Directions -> Which lines below hold the word "data"? Report each one.

===============

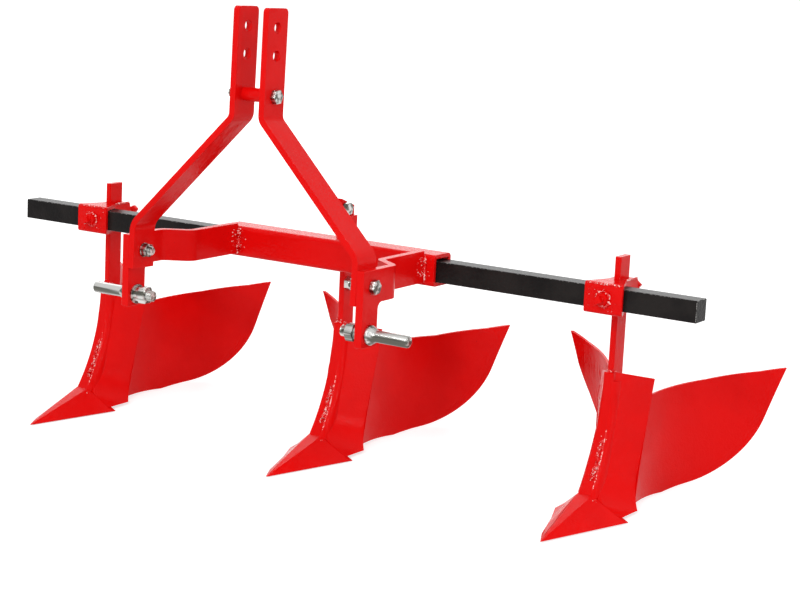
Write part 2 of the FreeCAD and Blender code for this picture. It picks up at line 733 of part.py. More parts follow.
def nose_profile(sketch):
    """The bar's upright part and curve seen from the side, front face at zero."""
    depths = [0, SIZES["nose_thickness"]]
    reach = SIZES["nose_radius"]
    height = SIZES["nose_top"] - SIZES["nose_bend_height"]
    sweep = math.radians(SIZES["nose_sweep"])
    centre = Vector(-reach, 0, 0)
    spoke = Vector(math.cos(sweep), -math.sin(sweep), 0)
    arcs = [Part.ArcOfCircle(Part.Circle(centre, ALONG_Z, reach + depth), -sweep, 0) for depth in depths]
    feet = [centre + spoke * (reach + depth) for depth in depths]
    heads = [Vector(depth, height, 0) for depth in depths]
    bends = [Vector(depth, 0, 0) for depth in depths]
    sketch.addGeometry([
        Part.LineSegment(heads[0], bends[0]), arcs[0], Part.LineSegment(feet[0], feet[1]), arcs[1],
        Part.LineSegment(bends[1], heads[1]), Part.LineSegment(heads[1], heads[0])])
    for one, end, other, start in ((0, 2, 1, 2), (1, 1, 2, 1), (2, 2, 3, 1), (3, 2, 4, 1), (4, 2, 5, 1),
                                   (5, 2, 0, 1)):
        sketch.addConstraint(Sketcher.Constraint("Coincident", one, end, other, start))
    for geometry, point, across, up in (
            (0, 1, "0", "nose_top - nose_bend_height"), (0, 2, "0", "0"), (1, 3, "0 - nose_radius", "0"),
            (3, 3, "0 - nose_radius", "0"), (4, 1, "nose_thickness", "0"),
            (4, 2, "nose_thickness", "nose_top - nose_bend_height")):
        hold(sketch, "DistanceX", geometry, point, across)
        hold(sketch, "DistanceY", geometry, point, up)
    hold(sketch, "DistanceY", 1, 1, "0 - nose_radius * sin(nose_sweep)")
    hold(sketch, "DistanceY", 3, 1, "0 - (nose_radius + nose_thickness) * sin(nose_sweep)")


def make_nose(name, middle, below):
    """A bar that grows wider downwards, chamfered along its front and cut to sit on the share."""
    body = new_body("nose_bar_" + name, across=middle, along=nose_front(name),
                    up="nose_bend_height + " + body_rise(name))
    profile = new_sketch(body, "YZ_Plane", "nose_profile_" + name)
    nose_profile(profile)
    pad(body, profile, "4 * nose_foot_half_width")
    taper = new_sketch(body, "XZ_Plane", "nose_taper_" + name)
    high = "nose_top - nose_bend_height"
    low = "0 - nose_bend_height"
    frame_around(taper, [
        ("0 - nose_top_half_width", FAR + " / 2"), ("0 - nose_top_half_width", high),
        ("0 - nose_foot_half_width", low), ("nose_foot_half_width", low),
        ("nose_top_half_width", high), ("nose_top_half_width", FAR + " / 2")])
    tapered = cut_through(body, taper)
    names = []
    for number, edge in enumerate(tapered.Shape.Edges, start=1):
        point = edge.valueAt((edge.FirstParameter + edge.LastParameter) / 2)
        spoke = math.hypot(point.y + SIZES["nose_radius"], min(point.z, 0))
        if edge.Length > SIZES["nose_thickness"] * 1.5 and abs(spoke - SIZES["nose_radius"]) < 1e-3:
            names.append("Edge%d" % number)
    chamfer(body, tapered, names, "nose_edge")
    finish(cut("nose_cut_" + name, body, below), "nose_" + name)


def ahead_of_nose(name, middle):
    """Everything in front of the back of the nose, to shape the front edges of the side plates."""
    roll = primitive("Cylinder", "nose_roll_" + name, Radius="nose_radius + nose_thickness", Height=FAR)
    place(roll, across="%s - %s / 2" % (middle, FAR), along=nose_front(name) + " - nose_radius",
          up="nose_bend_height + " + body_rise(name), pitch="90")
    block = primitive("Box", "nose_block_" + name, Length=FAR, Width=FAR, Height=FAR)
    place(block, across="%s - %s / 2" % (middle, FAR),
          along="%s + nose_thickness - %s" % (nose_front(name), FAR), up="nose_bend_height + " + body_rise(name))
    return [roll, block]


def side_frame(name, side, middle):
    """Where the two legs of a side plate would meet: X faces outwards and Z runs along the bend."""
    return dict(across="%s + %d * side_across" % (middle, side), along=nose_front(name) + " - side_ahead",
                up="side_up + " + body_rise(name), yaw="%d * side_flare" % -side,
                pitch="%d * side_splay" % -side, roll="side_pitch")


SIDE_OUTLINE = [
    ("side_top", "0 - side_top_back"), ("0 - side_heel", "0 - side_heel_back"),
    ("0 - side_notch", "0 - side_notch_back"), ("0 - side_notch", "side_front"),
    ("side_front_top", "side_front")]


def make_side_plate(name, label, side, middle, tools):
    """A bent plate from the nose to the wing, and a thick copy that shapes the wing's edge."""
    where = side_frame(name, side, middle)
    key = "%s_%s" % (name, label)
    body = new_body("side_blank_" + key, **where)
    fold = new_sketch(body, "XY_Plane", "side_fold_" + key)
    foot = ("side_lower_leg * sin(side_bend)", "0 - side_lower_leg * cos(side_bend)")
    corners = [("0", "side_top + 10"), ("0", "0"), foot,
               (foot[0] + " - side_thickness * cos(side_bend)", foot[1] + " - side_thickness * sin(side_bend)"),
               ("0 - side_thickness", "0 - side_thickness * tan(side_bend / 2)"),
               ("0 - side_thickness", "side_top + 10")]
    draw_outline(fold, [("%d * (%s)" % (side, out), up) for out, up in corners])
    sheet = pad(body, fold, FAR + " / 2")
    round_bend(body, sheet, ALONG_Z, "side_bend_radius", "side_thickness")
    outline = new_sketch(body, "YZ_Plane", "side_outline_" + key)
    frame_around(outline, SIDE_OUTLINE)
    cut_through(body, outline)
    beyond = primitive("Box", "side_beyond_" + key, Length=FAR, Width="2 * " + FAR, Height="2 * " + FAR)
    place(beyond, across="%s - %s" % (middle, FAR if side > 0 else "0"), along="0 - " + FAR, up="0 - " + FAR)
    finish(cut("side_cut_" + key, body, fuse("side_tools_" + key, tools + [beyond])), "side_plate_" + key)
    slab = new_body("side_slab_" + key, **where)
    thick = new_sketch(slab, "YZ_Plane", "side_slab_outline_" + key)
    draw_outline(thick, SIDE_OUTLINE)
    pad(slab, thick, FAR + " / 5")
    return slab


def make_wing(name, label, side, middle, slab):
    """A piece of a rolled sheet, cut to its outline and to the rear edge of the side plate."""
    key = "%s_%s" % (name, label)
    body = new_body("wing_roll_" + key, across="%s + %d * wing_roll_across" % (middle, side),
                    along=nose_front(name) + " + wing_roll_back", up="wing_roll_height + " + body_rise(name),
                    yaw="%d * wing_roll_yaw" % side, pitch="%d * wing_roll_pitch" % -side,
                    roll="0 - wing_roll_roll")
    ring = new_sketch(body, "XY_Plane", "wing_ring_" + key)
    draw_circle(ring, "0", "0", "2 * wing_roll_radius")
    draw_circle(ring, "0", "0", "2 * (wing_roll_radius + wing_thickness)")
    pad(body, ring, FAR)
    spare = new_sketch(body, "XY_Plane", "wing_spare_" + key)
    near = "%d * wing_roll_radius / 3" % side
    far = "%d * 2 * wing_roll_radius" % -side
    draw_outline(spare, rectangle(near, far, "0 - 2 * wing_roll_radius", "2 * wing_roll_radius"))
    cut_through(body, spare)
    outline = new_sketch(body, "YZ_Plane", "wing_outline_" + key)
    drop = " - wing_centre_drop" if name == "centre" else ""
    frame_around(outline, [
        ("wing_root_along", "wing_root_up"), ("wing_brow_along", "wing_brow_up" + drop),
        ("0 - wing_lip_along", "wing_lip_up" + drop), ("0 - wing_tip_along", "wing_tip_up" + drop),
        ("0 - wing_corner_along", "0 - wing_corner_down"), ("wing_belly_along", "0 - wing_belly_down"),
        ("wing_keel_along", "0 - wing_keel_down"), ("wing_foot_along", "0 - wing_foot_down")])
    trimmed = cut_through(body, outline)
    corner = long_edges(trimmed.Shape, ALONG_X, lambda edge: abs(
        edge.CenterOfMass.z + SIZES["wing_corner_down"]) < 1e-3)
    fillet(body, trimmed, corner, "wing_corner_radius")
    finish(cut("wing_cut_" + key, body, slab), "wing_" + key)


def make_row(name):
    """Nose, share, two side plates and two wings round the foot of one shank."""
    middle = row_middle(name)
    share, below, above = make_share(name, middle)
    DOC.recompute()
    make_nose(name, middle, below)
    stem = primitive("Box", "shank_room_" + name, Length="shank_thickness", Width="shank_width", Height=FAR)
    place(stem, across=middle + " - shank_thickness / 2", along=shank_front(name), up="shank_foot")
    tools = ahead_of_nose(name, middle) + [above, share, stem]
    for label, side in SIDES:
        slab = make_side_plate(name, label, side, middle, tools)
        make_wing(name, label, side, middle, slab)


DOC.recompute()
make_toolbar()
make_centre_tube()
for label, side in SIDES:
    make_hitch_arm(label, side)
    make_hitch_pin(label, side)
    make_mast_bar(label, side)
    make_bolt("strut_bolt_" + label, "arm_thickness + mast_thickness", nut="strut_nut_" + label,
              across="%d * hitch_spacing / 2" % side, along="mast_back - arm_reach", up=MAST_FOOT_HEIGHT,
              yaw="0" if side > 0 else "180")
    make_clamp(label)
    make_shank(label)
make_mast_spacer()
make_shank("centre")
make_hanger()
for label in ("left", "centre", "right"):
    make_row(label)

DOC.recompute()
for thing in DOC.Objects:
    if "Invalid" in thing.State or "Error" in thing.State:
        raise RuntimeError("%s failed: %s" % (thing.Name, thing.State))
os.makedirs("parts", exist_ok=True)
stand = DOC.addObject("Part::Feature", "stand")
place(stand, along="0 - park_shift", up="share_dip * cos(stance) + (%s - share_length) * sin(stance)"
      % nose_front("left"), roll="0 - stance")
DOC.recompute()
for thing in NODES:
    shape = thing.Shape.copy()
    shape.Placement = stand.Placement.multiply(shape.Placement)
    if shape.isNull() or not shape.isValid() or len(shape.Solids) < 1:
        raise RuntimeError("%s has no sound shape" % thing.Label)
    shape.exportStep("parts/%s.step" % thing.Label)
    print("%-28s %2d solid %9.1f cm3" % (thing.Label, len(shape.Solids), shape.Volume / 1000))
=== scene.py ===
# %% [markdown]
# # A three-row ridger for a compact tractor
# The machine is a square toolbar with three ridging bodies, a mast of flat bars and two hitch pins.
# Its engineering solids come in first and are never moved.  They fix every size and every joint,
# and the cells below give them softened edges, welds, fasteners, paint, lamps and a camera.

# %% Load the engineering frame
import json
import math
import random

import bmesh
import bpy
from mathutils.bvhtree import BVHTree
from mathutils import Matrix, Vector

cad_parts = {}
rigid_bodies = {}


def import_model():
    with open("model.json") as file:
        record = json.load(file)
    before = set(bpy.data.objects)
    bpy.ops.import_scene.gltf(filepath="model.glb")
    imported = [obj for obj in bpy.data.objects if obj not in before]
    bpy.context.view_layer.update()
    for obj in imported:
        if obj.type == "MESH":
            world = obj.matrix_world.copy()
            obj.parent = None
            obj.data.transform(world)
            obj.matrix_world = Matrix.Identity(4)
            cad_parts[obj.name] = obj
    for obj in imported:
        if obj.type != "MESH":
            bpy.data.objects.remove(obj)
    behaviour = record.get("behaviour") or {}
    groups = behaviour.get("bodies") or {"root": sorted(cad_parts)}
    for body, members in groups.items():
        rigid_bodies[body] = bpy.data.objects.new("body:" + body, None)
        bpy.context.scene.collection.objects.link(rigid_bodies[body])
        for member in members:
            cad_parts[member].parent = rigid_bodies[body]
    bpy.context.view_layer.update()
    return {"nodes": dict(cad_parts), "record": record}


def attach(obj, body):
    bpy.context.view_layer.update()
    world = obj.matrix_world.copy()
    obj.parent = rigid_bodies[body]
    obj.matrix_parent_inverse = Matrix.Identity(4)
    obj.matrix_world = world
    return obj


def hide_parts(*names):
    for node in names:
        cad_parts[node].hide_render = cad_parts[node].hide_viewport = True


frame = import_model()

nodes = frame["nodes"]
body_of_node = {node: body for body, members in frame["record"]["behaviour"]["bodies"].items()
                for node in members}

# %% [markdown]
# ## The leaning machine
# The ridger stands leant back on its shares and wings, so its shanks and mast aren't upright.  Each
# weld and bolt could be placed where it ends up, but it is easier to set them all out in the
# machine's own upright millimetres and to turn them into place by one matrix.  The lean is measured:
# the depth joint slides along a shank, so the joint's axis gives the angle.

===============

Result of the task ->
    before = set(bpy.data.objects)
    imported = [obj for obj in bpy.data.objects if obj not in before]
            obj.data.transform(world)
            bpy.data.objects.remove(obj)
        rigid_bodies[body] = bpy.data.objects.new("body:" + body, None)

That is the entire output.